Instruction: Repeat, please, only the lines from the top of the data down to the line with "widest_share = 0.42"; include both of those lines.
-------
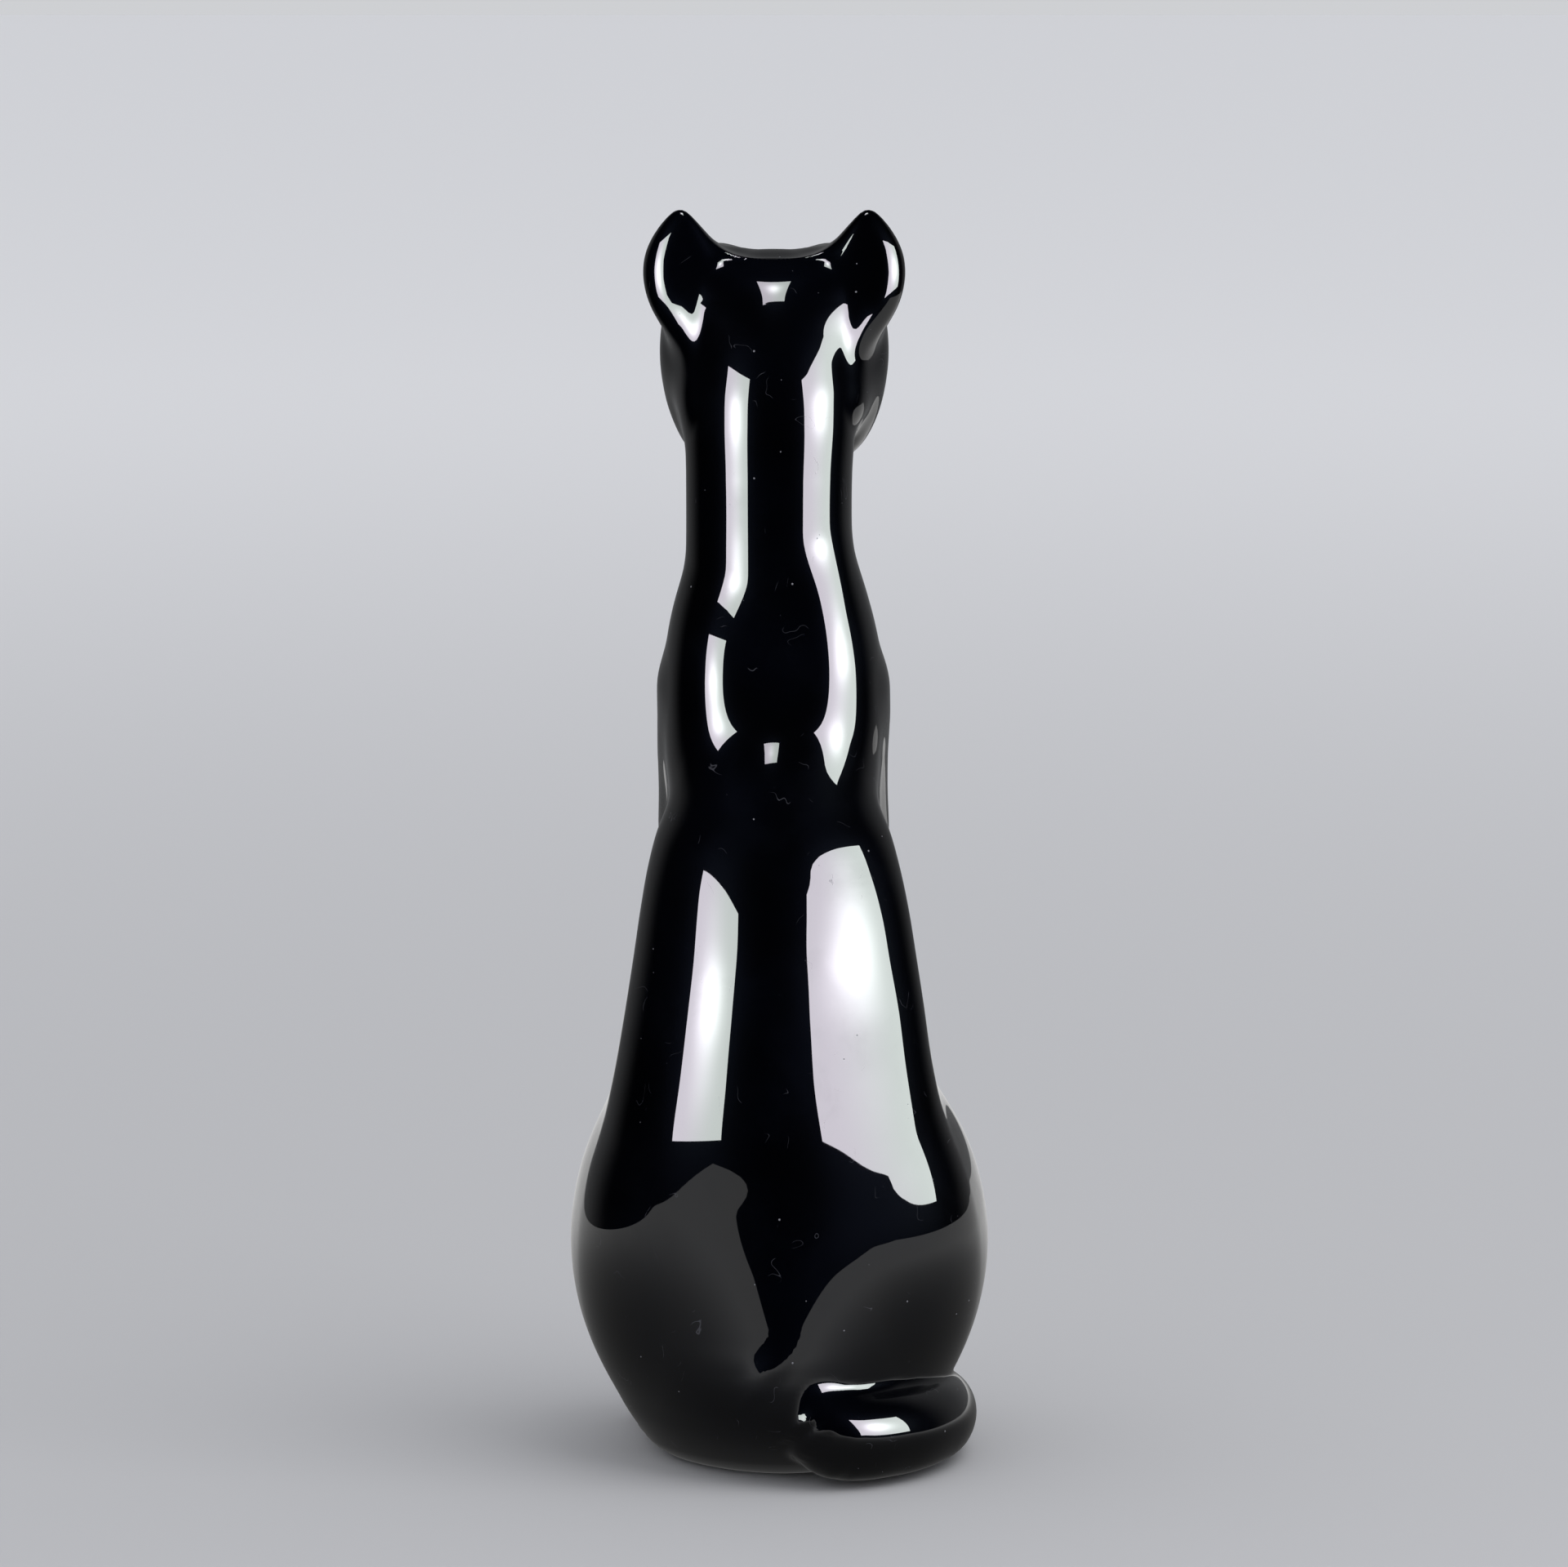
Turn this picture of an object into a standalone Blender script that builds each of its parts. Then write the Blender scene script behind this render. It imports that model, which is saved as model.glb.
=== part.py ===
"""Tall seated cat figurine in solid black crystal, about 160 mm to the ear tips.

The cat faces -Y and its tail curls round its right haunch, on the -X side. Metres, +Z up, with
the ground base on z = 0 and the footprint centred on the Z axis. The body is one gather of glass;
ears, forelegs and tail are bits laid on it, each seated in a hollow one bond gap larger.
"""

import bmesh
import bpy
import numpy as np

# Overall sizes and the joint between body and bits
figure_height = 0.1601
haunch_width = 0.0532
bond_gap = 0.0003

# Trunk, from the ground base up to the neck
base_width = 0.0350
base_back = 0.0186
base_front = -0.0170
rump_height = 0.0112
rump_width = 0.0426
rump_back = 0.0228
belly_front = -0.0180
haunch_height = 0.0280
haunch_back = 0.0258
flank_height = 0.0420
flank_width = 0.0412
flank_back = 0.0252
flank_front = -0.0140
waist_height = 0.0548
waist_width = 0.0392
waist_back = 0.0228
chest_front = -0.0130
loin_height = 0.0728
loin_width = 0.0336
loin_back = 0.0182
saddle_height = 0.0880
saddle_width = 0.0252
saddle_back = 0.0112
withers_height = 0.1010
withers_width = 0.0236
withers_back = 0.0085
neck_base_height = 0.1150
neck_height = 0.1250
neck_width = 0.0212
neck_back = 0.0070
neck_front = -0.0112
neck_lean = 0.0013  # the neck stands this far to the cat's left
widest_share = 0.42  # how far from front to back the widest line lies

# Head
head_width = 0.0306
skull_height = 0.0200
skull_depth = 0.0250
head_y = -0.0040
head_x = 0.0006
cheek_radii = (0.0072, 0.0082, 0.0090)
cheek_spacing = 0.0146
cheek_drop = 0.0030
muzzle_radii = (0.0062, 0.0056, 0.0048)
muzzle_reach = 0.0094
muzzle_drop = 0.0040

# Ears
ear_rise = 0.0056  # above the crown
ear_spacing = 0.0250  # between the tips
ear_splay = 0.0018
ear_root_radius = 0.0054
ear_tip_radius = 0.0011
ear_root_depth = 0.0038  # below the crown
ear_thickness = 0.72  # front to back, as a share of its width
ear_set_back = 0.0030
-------
Result below:
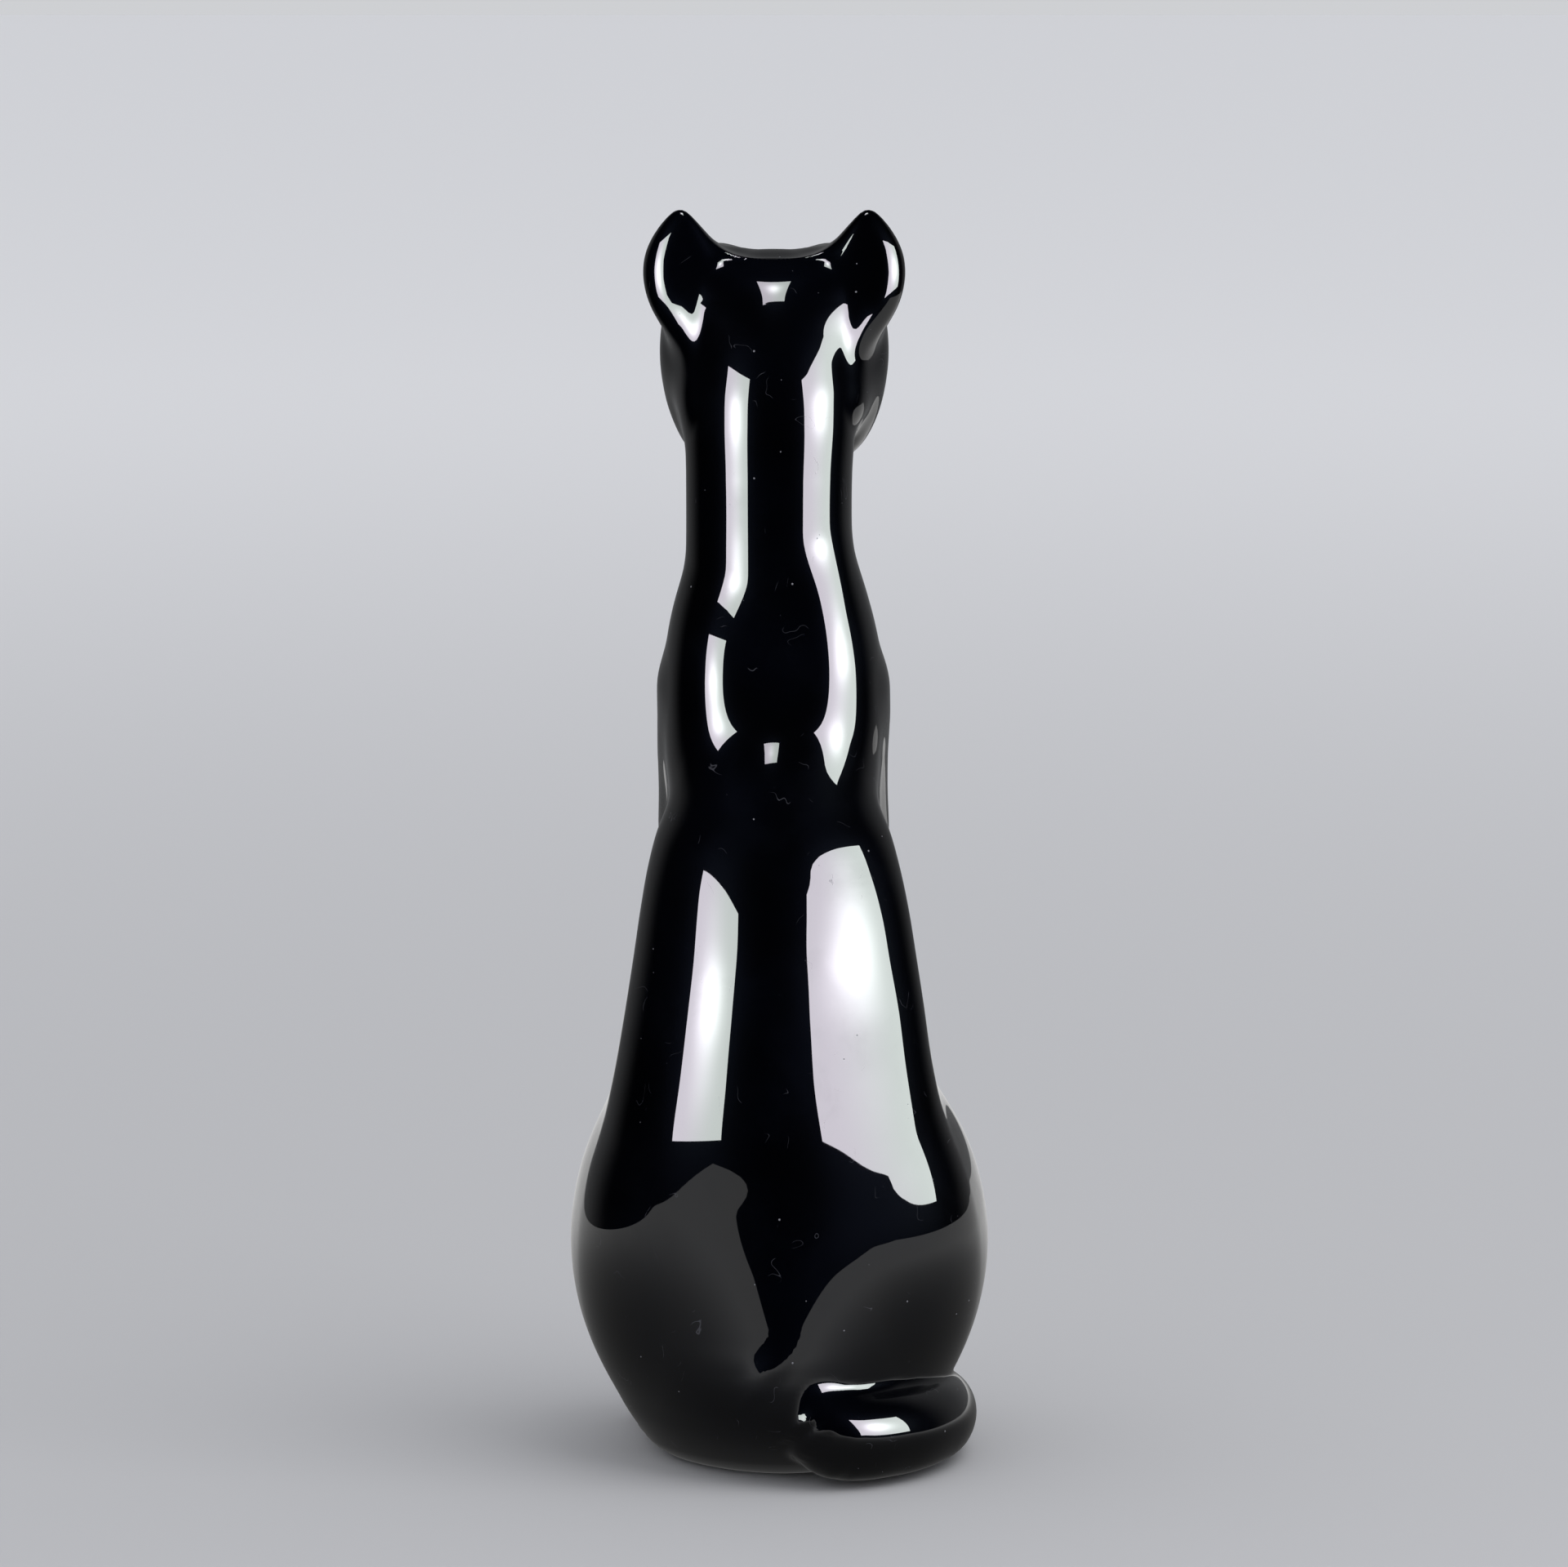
Turn this picture of an object into a standalone Blender script that builds each of its parts. Then write the Blender scene script behind this render. It imports that model, which is saved as model.glb.
=== part.py ===
"""Tall seated cat figurine in solid black crystal, about 160 mm to the ear tips.

The cat faces -Y and its tail curls round its right haunch, on the -X side. Metres, +Z up, with
the ground base on z = 0 and the footprint centred on the Z axis. The body is one gather of glass;
ears, forelegs and tail are bits laid on it, each seated in a hollow one bond gap larger.
"""

import bmesh
import bpy
import numpy as np

# Overall sizes and the joint between body and bits
figure_height = 0.1601
haunch_width = 0.0532
bond_gap = 0.0003

# Trunk, from the ground base up to the neck
base_width = 0.0350
base_back = 0.0186
base_front = -0.0170
rump_height = 0.0112
rump_width = 0.0426
rump_back = 0.0228
belly_front = -0.0180
haunch_height = 0.0280
haunch_back = 0.0258
flank_height = 0.0420
flank_width = 0.0412
flank_back = 0.0252
flank_front = -0.0140
waist_height = 0.0548
waist_width = 0.0392
waist_back = 0.0228
chest_front = -0.0130
loin_height = 0.0728
loin_width = 0.0336
loin_back = 0.0182
saddle_height = 0.0880
saddle_width = 0.0252
saddle_back = 0.0112
withers_height = 0.1010
withers_width = 0.0236
withers_back = 0.0085
neck_base_height = 0.1150
neck_height = 0.1250
neck_width = 0.0212
neck_back = 0.0070
neck_front = -0.0112
neck_lean = 0.0013  # the neck stands this far to the cat's left
widest_share = 0.42  # how far from front to back the widest line lies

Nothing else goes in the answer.